A: No. While the per-unit price is lower, hidden costs like storage, insurance, cash flow immobilization, and obsolescence risk can make bulk purchasing more expensive than smaller, frequent orders. Always calculate the full landed cost before deciding.
Q: What is the minimum order quantity for bulk imports?
A: MOQs vary widely by supplier and product category. For small commodities, MOQs typically range from 100 to 1,000 units per SKU. Many Alibaba suppliers will negotiate lower MOQs for first-time buyers, especially if you show serious intent and order samples first.
Q: How do I calculate the true landed cost of a bulk order?
A: Add together product cost, shipping fees, customs duties, insurance, brokerage fees, warehousing, payment processing fees, and the cost of capital.
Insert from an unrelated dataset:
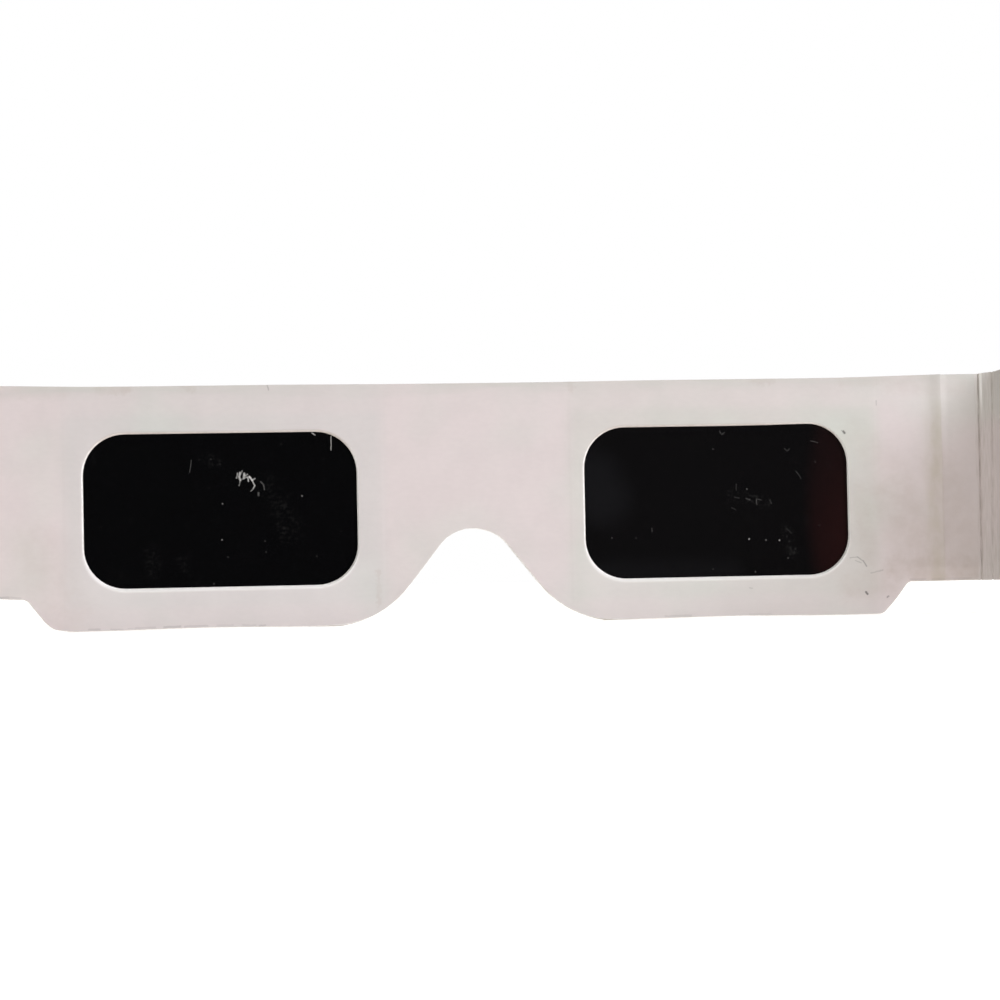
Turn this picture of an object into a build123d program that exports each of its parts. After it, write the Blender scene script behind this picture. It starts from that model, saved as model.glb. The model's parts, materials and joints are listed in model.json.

Divide by total units. That is your true per-unit cost.
Q: Can I negotiate phased delivery on bulk orders?
A: Yes. Most suppliers will agree to split a large order into 2-3 shipments over several months. Offer to lock in the order quantity and price upfront. This gives you the bulk discount while avoiding the cash flow hit and storage costs of receiving everything at once.
Q: What products are safest to buy in bulk?
A: Products with proven, stable demand, long shelf life, low seasonality, and high profit margins are safest for bulk purchasing. Avoid bulk buying trend-driven or seasonal products unless you have strong sales data confirming consistent demand.